REQUEST
Restate every line of the material, word for word.

MATERIAL PROVIDED
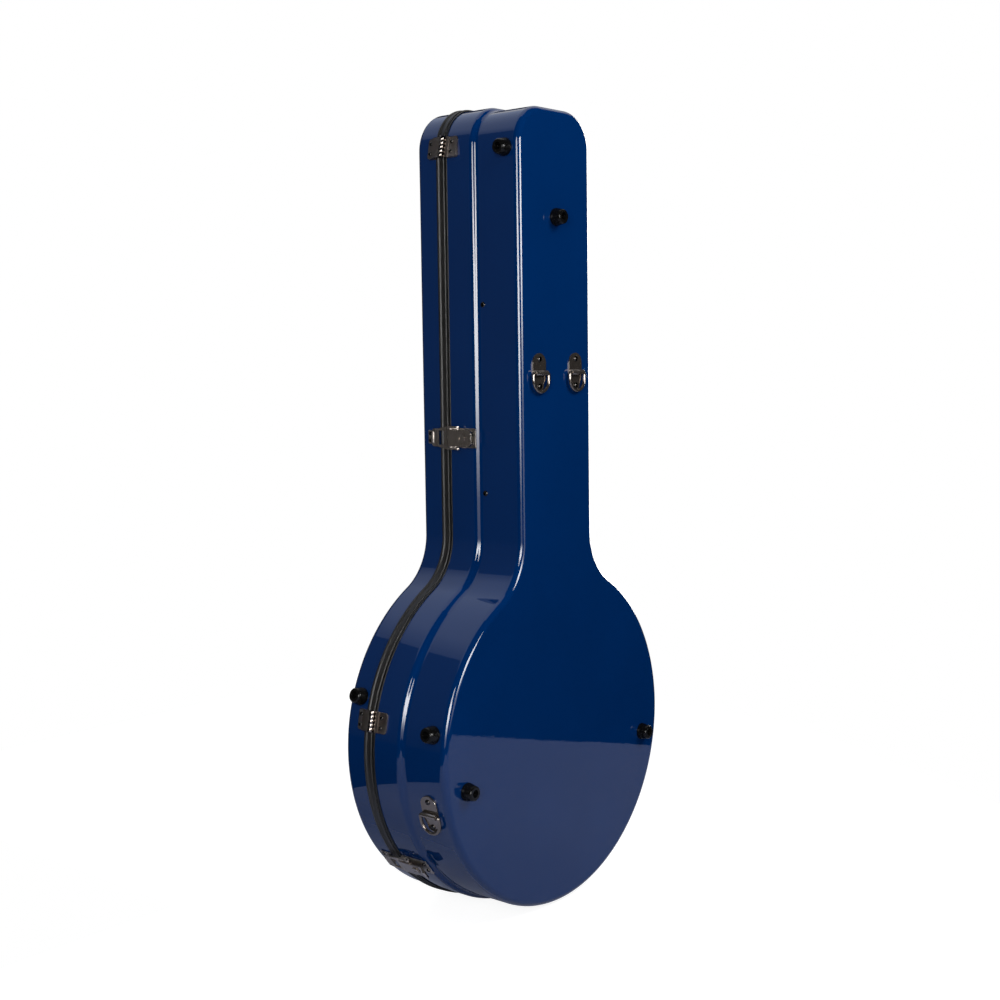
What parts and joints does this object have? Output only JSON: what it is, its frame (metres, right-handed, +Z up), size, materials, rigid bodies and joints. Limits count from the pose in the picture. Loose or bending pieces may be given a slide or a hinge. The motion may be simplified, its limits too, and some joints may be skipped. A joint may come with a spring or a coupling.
{
  "type": "banjo case",
  "caption": "Hard-shell banjo case with a round bowl and straight neck, a side-hinged lid on a rubber seal, draw latches, strap rings, rubber feet, a folding handle and a padded interior.",
  "frame": {"origin": "on the back face, midway between the roll axes of the two upper strap rings", "axes": "+Z up along the case towards its neck end, +Y from the back face towards the lid, +X towards the handle side, away from the hinges"},
  "size_m": [0.4316, 0.1668, 0.9655],
  "materials": {
    "shell_paint": "high gloss",
    "rubber": "satin",
    "lining": "plush",
    "latch_metal": "black chrome, satin",
    "bright_metal": "smoked chrome",
    "grip": "moulded, satin",
    "board": "cloth-covered plywood"
  },
  "bodies": {
    "shell": {"back_shell": "shell_paint", "rim_trim": "rubber", "shell_lining": "lining", "shell_leaves": "latch_metal", "hinge_pins": "latch_metal", "latch_bases": "latch_metal", "latch_pins": "latch_metal", "back_feet": "rubber", "side_feet": "rubber", "strap_plates": "bright_metal", "small_screws": "latch_metal", "large_screws": "bright_metal", "handle_brackets": "latch_metal", "handle_pins": "latch_metal", "compartment_walls": "board", "compartment_pins": "bright_metal", "neck_rest": "lining"},
    "lid": {"lid_shell": "shell_paint", "lid_seal": "rubber", "lid_lining": "lining", "lid_leaves": "latch_metal", "latch_keepers": "latch_metal", "lid_foot": "rubber", "lid_foot_screw": "bright_metal", "lid_screws": "latch_metal"},
    "handle": {"handle_grip": "grip"},
    "compartment_lid": {"compartment_lid": "board"},
    "neck_lever": {"neck_lever": "latch_metal"},
    "neck_bail": {"neck_bail": "latch_metal"},
    "low_lever": {"low_lever": "latch_metal"},
    "low_bail": {"low_bail": "latch_metal"},
    "far_top_lever": {"far_top_lever": "latch_metal"},
    "far_top_bail": {"far_top_bail": "latch_metal"},
    "far_neck_lever": {"far_neck_lever": "latch_metal"},
    "far_neck_bail": {"far_neck_bail": "latch_metal"},
    "far_bowl_lever": {"far_bowl_lever": "latch_metal"},
    "far_bowl_bail": {"far_bowl_bail": "latch_metal"},
    "far_low_lever": {"far_low_lever": "latch_metal"},
    "far_low_bail": {"far_low_bail": "latch_metal"},
    "upper_left_ring": {"upper_left_ring": "bright_metal"},
    "upper_right_ring": {"upper_right_ring": "bright_metal"},
    "lower_left_ring": {"lower_left_ring": "bright_metal"},
    "lower_right_ring": {"lower_right_ring": "bright_metal"}
  },
  "joints": [
    {"name": "lid_hinge", "type": "hinge", "parent": "shell", "child": "lid", "pos_m": [-0.21235, 0.108, -0.39461], "axis": [0.1993, 0, 0.9799], "range_deg": [0, 110]},
    {"name": "neck_lever_hinge", "type": "hinge", "parent": "shell", "child": "neck_lever", "pos_m": [-0.0772, 0.101, -0.076], "axis": [0, 0, -1], "range_deg": [0, 99]},
    {"name": "neck_bail_hinge", "type": "hinge", "parent": "neck_lever", "child": "neck_bail", "pos_m": [-0.0776, 0.09, -0.076], "axis": [0, 0, 1], "range_deg": [0, 150]},
    {"name": "low_lever_hinge", "type": "hinge", "parent": "shell", "child": "low_lever", "pos_m": [-0.16817, 0.101, -0.57398], "axis": [0.6293, 0, -0.7771], "range_deg": [0, 99]},
    {"name": "low_bail_hinge", "type": "hinge", "parent": "low_lever", "child": "low_bail", "pos_m": [-0.16848, 0.09, -0.57424], "axis": [-0.6293, 0, 0.7771], "range_deg": [0, 150]},
    {"name": "far_top_lever_hinge", "type": "hinge", "parent": "shell", "child": "far_top_lever", "pos_m": [0.0772, 0.101, 0.191], "axis": [0, 0, 1], "range_deg": [0, 99]},
    {"name": "far_top_bail_hinge", "type": "hinge", "parent": "far_top_lever", "child": "far_top_bail", "pos_m": [0.0776, 0.09, 0.191], "axis": [0, 0, -1], "range_deg": [0, 150]},
    {"name": "far_neck_lever_hinge", "type": "hinge", "parent": "shell", "child": "far_neck_lever", "pos_m": [0.0772, 0.101, -0.025], "axis": [0, 0, 1], "range_deg": [0, 99]},
    {"name": "far_neck_bail_hinge", "type": "hinge", "parent": "far_neck_lever", "child": "far_neck_bail", "pos_m": [0.0776, 0.09, -0.025], "axis": [0, 0, -1], "range_deg": [0, 150]},
    {"name": "far_bowl_lever_hinge", "type": "hinge", "parent": "shell", "child": "far_bowl_lever", "pos_m": [0.20335, 0.101, -0.36379], "axis": [-0.342, 0, 0.9397], "range_deg": [0, 99]},
    {"name": "far_bowl_bail_hinge", "type": "hinge", "parent": "far_bowl_lever", "child": "far_bowl_bail", "pos_m": [0.20372, 0.09, -0.36365], "axis": [0.342, 0, -0.9397], "range_deg": [0, 150]},
    {"name": "far_low_lever_hinge", "type": "hinge", "parent": "shell", "child": "far_low_lever", "pos_m": [0.16817, 0.101, -0.57398], "axis": [0.6293, 0, 0.7771], "range_deg": [0, 99]},
    {"name": "far_low_bail_hinge", "type": "hinge", "parent": "far_low_lever", "child": "far_low_bail", "pos_m": [0.16848, 0.09, -0.57424], "axis": [-0.6293, 0, -0.7771], "range_deg": [0, 150]},
    {"name": "upper_left_ring_swing", "type": "hinge", "parent": "shell", "child": "upper_left_ring", "pos_m": [-0.0342, -0.0038, 0], "axis": [-1, 0, 0], "range_deg": [0, 170]},
    {"name": "upper_right_ring_swing", "type": "hinge", "parent": "shell", "child": "upper_right_ring", "pos_m": [0.0342, -0.0038, 0], "axis": [-1, 0, 0], "range_deg": [0, 170]},
    {"name": "lower_left_ring_swing", "type": "hinge", "parent": "shell", "child": "lower_left_ring", "pos_m": [-0.20284, 0.028, -0.49215], "axis": [0, 1, 0], "range_deg": [-3, 167]},
    {"name": "lower_right_ring_swing", "type": "hinge", "parent": "shell", "child": "lower_right_ring", "pos_m": [0.20284, 0.028, -0.49215], "axis": [0, -1, 0], "range_deg": [-3, 167]},
    {"name": "handle_swing", "type": "hinge", "parent": "shell", "child": "handle", "pos_m": [0.075, 0.038, -0.1242], "axis": [0, 0, -1], "range_deg": [0, 155]},
    {"name": "compartment_lid_hinge", "type": "hinge", "parent": "shell", "child": "compartment_lid", "pos_m": [-0.0481, 0.057, -0.0305], "axis": [0, 0, 1], "range_deg": [0, 88]}
  ],
  "couplings": [
    {"joint": "neck_lever_hinge", "follows": "lid_hinge", "ratio": 0.9},
    {"joint": "neck_bail_hinge", "follows": "lid_hinge", "ratio": 1.36},
    {"joint": "low_lever_hinge", "follows": "lid_hinge", "ratio": 0.9},
    {"joint": "low_bail_hinge", "follows": "lid_hinge", "ratio": 1.36},
    {"joint": "far_top_bail_hinge", "follows": "far_top_lever_hinge", "ratio": 1.5},
    {"joint": "far_neck_bail_hinge", "follows": "far_neck_lever_hinge", "ratio": 1.5},
    {"joint": "far_bowl_bail_hinge", "follows": "far_bowl_lever_hinge", "ratio": 1.5},
    {"joint": "far_low_bail_hinge", "follows": "far_low_lever_hinge", "ratio": 1.5},
    {"joint": "compartment_lid_hinge", "follows": "lid_hinge", "ratio": 0.8}
  ]
}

RESULT OF THE TASK
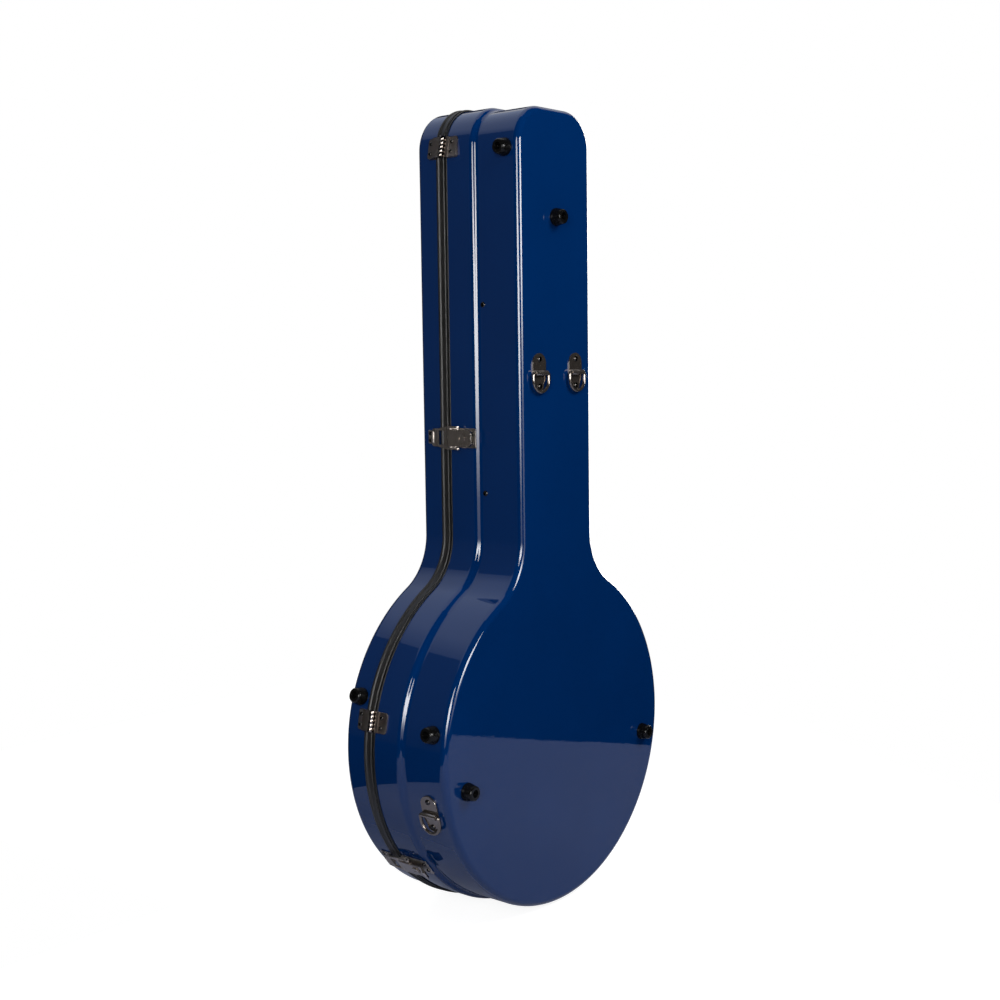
What parts and joints does this object have? Output only JSON: what it is, its frame (metres, right-handed, +Z up), size, materials, rigid bodies and joints. Limits count from the pose in the picture. Loose or bending pieces may be given a slide or a hinge. The motion may be simplified, its limits too, and some joints may be skipped. A joint may come with a spring or a coupling.
{
  "type": "banjo case",
  "caption": "Hard-shell banjo case with a round bowl and straight neck, a side-hinged lid on a rubber seal, draw latches, strap rings, rubber feet, a folding handle and a padded interior.",
  "frame": {"origin": "on the back face, midway between the roll axes of the two upper strap rings", "axes": "+Z up along the case towards its neck end, +Y from the back face towards the lid, +X towards the handle side, away from the hinges"},
  "size_m": [0.4316, 0.1668, 0.9655],
  "materials": {
    "shell_paint": "high gloss",
    "rubber": "satin",
    "lining": "plush",
    "latch_metal": "black chrome, satin",
    "bright_metal": "smoked chrome",
    "grip": "moulded, satin",
    "board": "cloth-covered plywood"
  },
  "bodies": {
    "shell": {"back_shell": "shell_paint", "rim_trim": "rubber", "shell_lining": "lining", "shell_leaves": "latch_metal", "hinge_pins": "latch_metal", "latch_bases": "latch_metal", "latch_pins": "latch_metal", "back_feet": "rubber", "side_feet": "rubber", "strap_plates": "bright_metal", "small_screws": "latch_metal", "large_screws": "bright_metal", "handle_brackets": "latch_metal", "handle_pins": "latch_metal", "compartment_walls": "board", "compartment_pins": "bright_metal", "neck_rest": "lining"},
    "lid": {"lid_shell": "shell_paint", "lid_seal": "rubber", "lid_lining": "lining", "lid_leaves": "latch_metal", "latch_keepers": "latch_metal", "lid_foot": "rubber", "lid_foot_screw": "bright_metal", "lid_screws": "latch_metal"},
    "handle": {"handle_grip": "grip"},
    "compartment_lid": {"compartment_lid": "board"},
    "neck_lever": {"neck_lever": "latch_metal"},
    "neck_bail": {"neck_bail": "latch_metal"},
    "low_lever": {"low_lever": "latch_metal"},
    "low_bail": {"low_bail": "latch_metal"},
    "far_top_lever": {"far_top_lever": "latch_metal"},
    "far_top_bail": {"far_top_bail": "latch_metal"},
    "far_neck_lever": {"far_neck_lever": "latch_metal"},
    "far_neck_bail": {"far_neck_bail": "latch_metal"},
    "far_bowl_lever": {"far_bowl_lever": "latch_metal"},
    "far_bowl_bail": {"far_bowl_bail": "latch_metal"},
    "far_low_lever": {"far_low_lever": "latch_metal"},
    "far_low_bail": {"far_low_bail": "latch_metal"},
    "upper_left_ring": {"upper_left_ring": "bright_metal"},
    "upper_right_ring": {"upper_right_ring": "bright_metal"},
    "lower_left_ring": {"lower_left_ring": "bright_metal"},
    "lower_right_ring": {"lower_right_ring": "bright_metal"}
  },
  "joints": [
    {"name": "lid_hinge", "type": "hinge", "parent": "shell", "child": "lid", "pos_m": [-0.21235, 0.108, -0.39461], "axis": [0.1993, 0, 0.9799], "range_deg": [0, 110]},
    {"name": "neck_lever_hinge", "type": "hinge", "parent": "shell", "child": "neck_lever", "pos_m": [-0.0772, 0.101, -0.076], "axis": [0, 0, -1], "range_deg": [0, 99]},
    {"name": "neck_bail_hinge", "type": "hinge", "parent": "neck_lever", "child": "neck_bail", "pos_m": [-0.0776, 0.09, -0.076], "axis": [0, 0, 1], "range_deg": [0, 150]},
    {"name": "low_lever_hinge", "type": "hinge", "parent": "shell", "child": "low_lever", "pos_m": [-0.16817, 0.101, -0.57398], "axis": [0.6293, 0, -0.7771], "range_deg": [0, 99]},
    {"name": "low_bail_hinge", "type": "hinge", "parent": "low_lever", "child": "low_bail", "pos_m": [-0.16848, 0.09, -0.57424], "axis": [-0.6293, 0, 0.7771], "range_deg": [0, 150]},
    {"name": "far_top_lever_hinge", "type": "hinge", "parent": "shell", "child": "far_top_lever", "pos_m": [0.0772, 0.101, 0.191], "axis": [0, 0, 1], "range_deg": [0, 99]},
    {"name": "far_top_bail_hinge", "type": "hinge", "parent": "far_top_lever", "child": "far_top_bail", "pos_m": [0.0776, 0.09, 0.191], "axis": [0, 0, -1], "range_deg": [0, 150]},
    {"name": "far_neck_lever_hinge", "type": "hinge", "parent": "shell", "child": "far_neck_lever", "pos_m": [0.0772, 0.101, -0.025], "axis": [0, 0, 1], "range_deg": [0, 99]},
    {"name": "far_neck_bail_hinge", "type": "hinge", "parent": "far_neck_lever", "child": "far_neck_bail", "pos_m": [0.0776, 0.09, -0.025], "axis": [0, 0, -1], "range_deg": [0, 150]},
    {"name": "far_bowl_lever_hinge", "type": "hinge", "parent": "shell", "child": "far_bowl_lever", "pos_m": [0.20335, 0.101, -0.36379], "axis": [-0.342, 0, 0.9397], "range_deg": [0, 99]},
    {"name": "far_bowl_bail_hinge", "type": "hinge", "parent": "far_bowl_lever", "child": "far_bowl_bail", "pos_m": [0.20372, 0.09, -0.36365], "axis": [0.342, 0, -0.9397], "range_deg": [0, 150]},
    {"name": "far_low_lever_hinge", "type": "hinge", "parent": "shell", "child": "far_low_lever", "pos_m": [0.16817, 0.101, -0.57398], "axis": [0.6293, 0, 0.7771], "range_deg": [0, 99]},
    {"name": "far_low_bail_hinge", "type": "hinge", "parent": "far_low_lever", "child": "far_low_bail", "pos_m": [0.16848, 0.09, -0.57424], "axis": [-0.6293, 0, -0.7771], "range_deg": [0, 150]},
    {"name": "upper_left_ring_swing", "type": "hinge", "parent": "shell", "child": "upper_left_ring", "pos_m": [-0.0342, -0.0038, 0], "axis": [-1, 0, 0], "range_deg": [0, 170]},
    {"name": "upper_right_ring_swing", "type": "hinge", "parent": "shell", "child": "upper_right_ring", "pos_m": [0.0342, -0.0038, 0], "axis": [-1, 0, 0], "range_deg": [0, 170]},
    {"name": "lower_left_ring_swing", "type": "hinge", "parent": "shell", "child": "lower_left_ring", "pos_m": [-0.20284, 0.028, -0.49215], "axis": [0, 1, 0], "range_deg": [-3, 167]},
    {"name": "lower_right_ring_swing", "type": "hinge", "parent": "shell", "child": "lower_right_ring", "pos_m": [0.20284, 0.028, -0.49215], "axis": [0, -1, 0], "range_deg": [-3, 167]},
    {"name": "handle_swing", "type": "hinge", "parent": "shell", "child": "handle", "pos_m": [0.075, 0.038, -0.1242], "axis": [0, 0, -1], "range_deg": [0, 155]},
    {"name": "compartment_lid_hinge", "type": "hinge", "parent": "shell", "child": "compartment_lid", "pos_m": [-0.0481, 0.057, -0.0305], "axis": [0, 0, 1], "range_deg": [0, 88]}
  ],
  "couplings": [
    {"joint": "neck_lever_hinge", "follows": "lid_hinge", "ratio": 0.9},
    {"joint": "neck_bail_hinge", "follows": "lid_hinge", "ratio": 1.36},
    {"joint": "low_lever_hinge", "follows": "lid_hinge", "ratio": 0.9},
    {"joint": "low_bail_hinge", "follows": "lid_hinge", "ratio": 1.36},
    {"joint": "far_top_bail_hinge", "follows": "far_top_lever_hinge", "ratio": 1.5},
    {"joint": "far_neck_bail_hinge", "follows": "far_neck_lever_hinge", "ratio": 1.5},
    {"joint": "far_bowl_bail_hinge", "follows": "far_bowl_lever_hinge", "ratio": 1.5},
    {"joint": "far_low_bail_hinge", "follows": "far_low_lever_hinge", "ratio": 1.5},
    {"joint": "compartment_lid_hinge", "follows": "lid_hinge", "ratio": 0.8}
  ]
}